> The task:
Collect all the lines that mention the word "empty".

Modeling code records
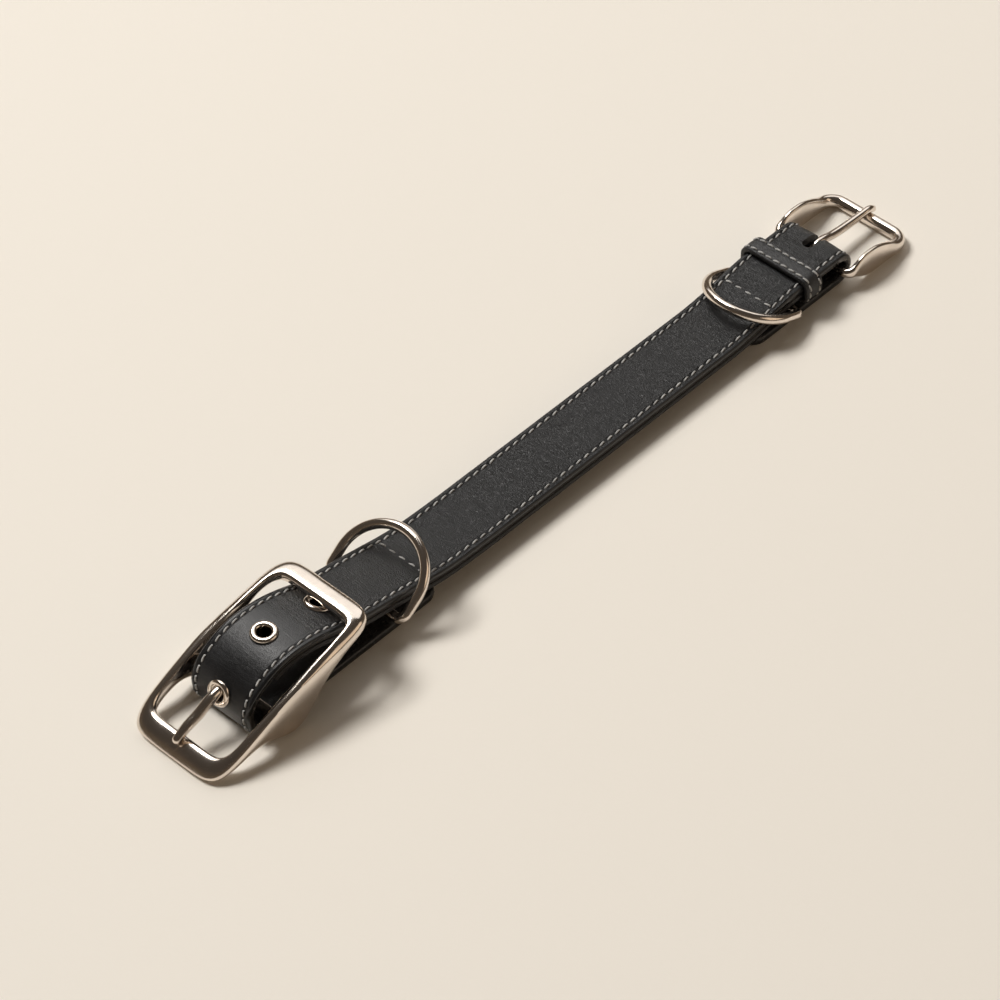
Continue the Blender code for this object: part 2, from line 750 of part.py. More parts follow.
def ring_outline():
    """Flat D outline as (along, across) points: bar, corners, arms and a round arch."""
    half = RING_HALF_WIDTH
    corner = RING_CORNER
    turns = [math.radians(90 * part / 3) for part in range(4)]
    points = [(corner - corner * math.cos(turn), corner - half - corner * math.sin(turn)) for turn in turns]
    for part in range(RING_ARCH_PARTS + 1):
        angle = math.radians(-90 + 180 * part / RING_ARCH_PARTS)
        reach = (RING_DEPTH - RING_ARM) * math.cos(angle)
        points.append((RING_ARM + reach, half * math.sin(angle)))
    points += [(corner - corner * math.sin(turn), half - corner + corner * math.cos(turn)) for turn in turns]
    return points


def build_ring(name, x, z, lift, side, group):
    """A D-ring whose origin is on its bar; side is +1 or -1 for where its arch points."""
    points = [(side * along, across, 0.0) for along, across in ring_outline()]
    ring = wire(name, points, RING_WIRE_RADIUS, True, group)
    ring.data.materials.append(nickel(name))
    ring.location = (x, 0.0, z)
    ring.rotation_euler = (0.0, -side * lift, 0.0)
    return ring


def build_keeper(group):
    """The keeper: a flat leather band closed round the strap's two plies."""
    strap_bottom = FAR_FOLD_TOP - BOTH_PLIES
    inner_y = HALF_STRAP + KEEPER_SIDE_GAP
    inner_top = FAR_FOLD_TOP + KEEPER_TOP_GAP
    inner_bottom = strap_bottom - KEEPER_BASE_GAP
    middle_z = (inner_top + inner_bottom) / 2
    half_thickness = KEEPER_THICKNESS / 2
    half_y = inner_y + half_thickness
    half_z = (inner_top - inner_bottom) / 2 + half_thickness
    keeper_x = FAR_RING_X + KEEPER_FROM_RING
    corner = KEEPER_CORNER
    plan = []
    for quadrant in range(4):
        sign_y = (1, -1, -1, 1)[quadrant]
        sign_z = (1, 1, -1, -1)[quadrant]
        for part in range(CORNER_PARTS + 1):
            angle = math.radians(90 * quadrant + 90 * part / CORNER_PARTS)
            normal = Vector((math.cos(angle), math.sin(angle)))
            hub = Vector((sign_y * (half_y - corner), sign_z * (half_z - corner)))
            plan.append((hub + corner * normal, normal))
    half_length = KEEPER_LENGTH / 2
    trim = KEEPER_TRIM
    outline = (
        (-half_length + trim, half_thickness),
        (half_length - trim, half_thickness),
        (half_length, half_thickness - trim),
        (half_length, -half_thickness),
        (-half_length, -half_thickness),
        (-half_length, half_thickness - trim),
    )
    sections = []
    for spot, normal in plan:
        section = []
        for along, across in outline:
            place = spot + normal * across
            section.append((keeper_x + along, place.x, middle_z + place.y))
        sections.append(section)
    return link_mesh("keeper_loop", loft(sections, True), leather("keeper_loop"), group)


def main():
    clear_scene()
    collar = new_collection("dog_collar")
    cutters = new_collection("cutters")
    outer = build_outer_ply(collar)
    lining = build_lining(collar)
    punch_eyelet_holes(outer, lining, cutters)
    cut_prong_slot(outer, cutters)
    for row, seat in eyelet_seats():
        build_eyelet(row, seat, collar)
    build_near_frame(collar, cutters)
    build_prong("near_prong", near_prong_knots(), (NEAR_BAR_X, 0.0, NEAR_BAR_Z), NEAR_EYE_RADIUS,
                NEAR_BAR_RADIUS, collar, cutters)
    build_far_frame(collar)
    build_prong("far_prong", far_prong_knots(), (HEEL_BAR_X, 0.0, HEEL_BAR_Z), FAR_EYE_RADIUS,
                HEEL_BAR_RADIUS, collar, cutters)
    near_ring_z = top_height(NEAR_RING_X) - BOTH_PLIES - RING_WIRE_RADIUS - RING_SEAT_GAP
    build_ring("near_ring", NEAR_RING_X, near_ring_z, NEAR_RING_LIFT, 1, collar)
    build_ring("far_ring", FAR_RING_X, FAR_RING_Z, FAR_RING_LIFT, -1, collar)
    build_keeper(collar)


main()
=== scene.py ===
"""A black leather dog collar with nickel buckles, dressed over its solid model and laid on a pale
floor. Lengths are in metres. X runs along the strap, Y across it and Z is up."""

import math

import bmesh
import bpy
import numpy as np
from mathutils import Matrix, Vector, noise


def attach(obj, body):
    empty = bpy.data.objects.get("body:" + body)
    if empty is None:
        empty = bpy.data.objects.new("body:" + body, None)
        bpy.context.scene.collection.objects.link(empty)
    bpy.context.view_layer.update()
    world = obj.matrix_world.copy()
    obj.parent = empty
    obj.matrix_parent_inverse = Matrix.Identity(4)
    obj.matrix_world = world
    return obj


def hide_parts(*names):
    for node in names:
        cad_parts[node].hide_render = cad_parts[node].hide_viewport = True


bl_info = {
    "name": "Dog Collar",
    "version": (1, 0, 0),
    "blender": (4, 5, 0),
    "location": "View3D > Sidebar > Collar",
    "description": "Builds a leather dog collar with two buckles, D-rings, eyelets and stitching",
    "category": "Object",
}

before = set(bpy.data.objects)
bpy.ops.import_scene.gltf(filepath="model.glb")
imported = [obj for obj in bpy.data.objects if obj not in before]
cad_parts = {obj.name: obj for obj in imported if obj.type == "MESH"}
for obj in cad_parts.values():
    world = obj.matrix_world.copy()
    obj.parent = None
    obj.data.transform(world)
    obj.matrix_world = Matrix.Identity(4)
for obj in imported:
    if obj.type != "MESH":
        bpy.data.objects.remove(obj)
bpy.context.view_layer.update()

# Sizes of the leather, as in the solid model but for its width
HALF_STRAP = 0.0132
OUTER_PLY = 0.003
LINING_PLY = 0.0022
FIT_GAP = 0.0003
TAB_CORNER_RADIUS = 0.006
STRAP_TOP = 0.0088
NEAR_FOLD_X = -0.153
NEAR_FOLD_RADIUS = 0.007
NEAR_RISE_LENGTH = 0.119
NEAR_RISE_HEIGHT = 0.016
FAR_FOLD_X = 0.1396
FAR_FOLD_TOP = 0.013
FAR_RISE_LENGTH = 0.0556
NEAR_TAB_X = -0.0652
FAR_TAB_X = 0.093
LINING_NEAR_X = -0.142
LINING_NEAR_Z = 0.0227
LINING_FAR_X = 0.129

NEAR_RISE_ROWS = (
    (-0.0017, 0.1125), (0.0067, 0.3563), (0.0303, 0.6000), (0.0672, 0.7875), (0.1092, 0.9250),
    (0.1597, 1.0000), (0.2185, 0.9875), (0.2773, 0.9125), (0.3361, 0.7750), (0.3950, 0.6125),
    (0.4790, 0.4750), (0.5546, 0.3750), (0.6303, 0.2625), (0.7143, 0.1313), (0.7983, 0.0438),
    (0.9160, 0.0063), (1.0000, 0.0000),
)
FAR_RISE_ROWS = (
    (0.000, 0.000), (0.180, 0.190), (0.342, 0.548), (0.545, 0.952), (0.683, 1.000),
    (0.827, 1.000), (1.000, 1.000),
)

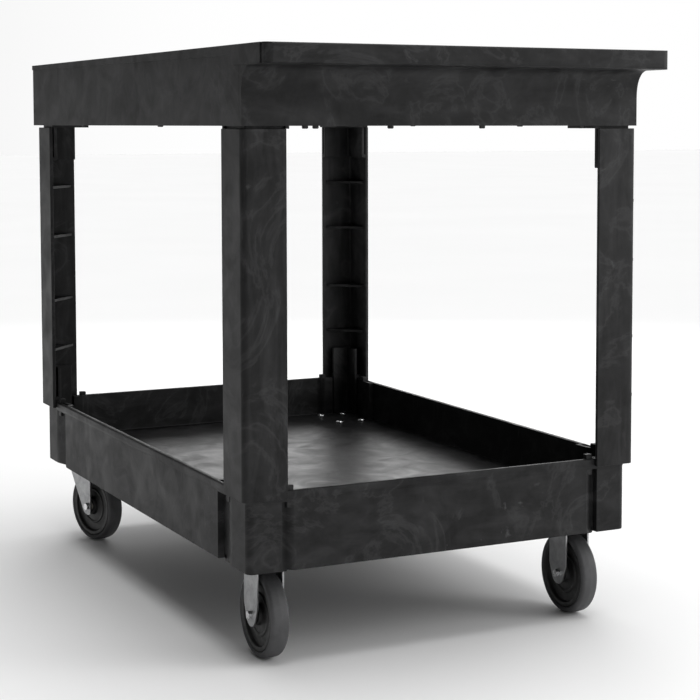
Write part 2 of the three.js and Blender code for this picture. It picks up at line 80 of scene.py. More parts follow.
# ------------------------------------------------------------------ sizes of the mouldings
APRON_HEIGHT = 111
APRON_WALL = 8
APRON_CORNER = 10
REAR_CORNER = 12
DECK_THICK = 7
DECK_RIB_DEPTH = 14
RIB_THICK = 5
DECK_RIB_MARGIN = 125
DECK_RIB_ROWS = (-160, 0, 160)
LEDGE_THICK = 28
LEDGE_CORNER = 17
LEDGE_ROUND = 4
SOCKET_WALL = 5
SKIN = 6
LEG_RADIUS = 9
LEG_BOTTOM = 245
GUSSET_HEIGHTS = (352, 443, 561, 652)
GUSSET_THICK = 5
SHOULDER_DROP = 60
LEG_HEAD_GAP = 27
FOOT_U = 56
FOOT_V = 52
FOOT_RISE = 60
TRAY_FLOOR = 182
TRAY_WALL = 6
TRAY_INSET = 9
STOP_RISE = 7
FLOOR_THICK = 6
TRAY_RIB_DEPTH = 10
TRAY_RIB_MARGIN = 170
TRAY_RIB_ROWS = (-110, 110)
GROOVE_DEPTH = 9
POST_U = 64
GROOVE_END_U = 122
POST_V = 61
GROOVE_END_V = 81
LIP_PROUD = 2.4
LIP_HEIGHT = 13
FIT = 0.3

TRAY_TOP = tray_high.z - STOP_RISE
LEG_TOP = SOCKET_END
APRON_BOTTOM = DECK_TOP - APRON_HEIGHT
DECK_UNDER = DECK_TOP - DECK_THICK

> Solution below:
    empty = bpy.data.objects.get("body:" + body)
    if empty is None:
        empty = bpy.data.objects.new("body:" + body, None)
        bpy.context.scene.collection.objects.link(empty)
    obj.parent = empty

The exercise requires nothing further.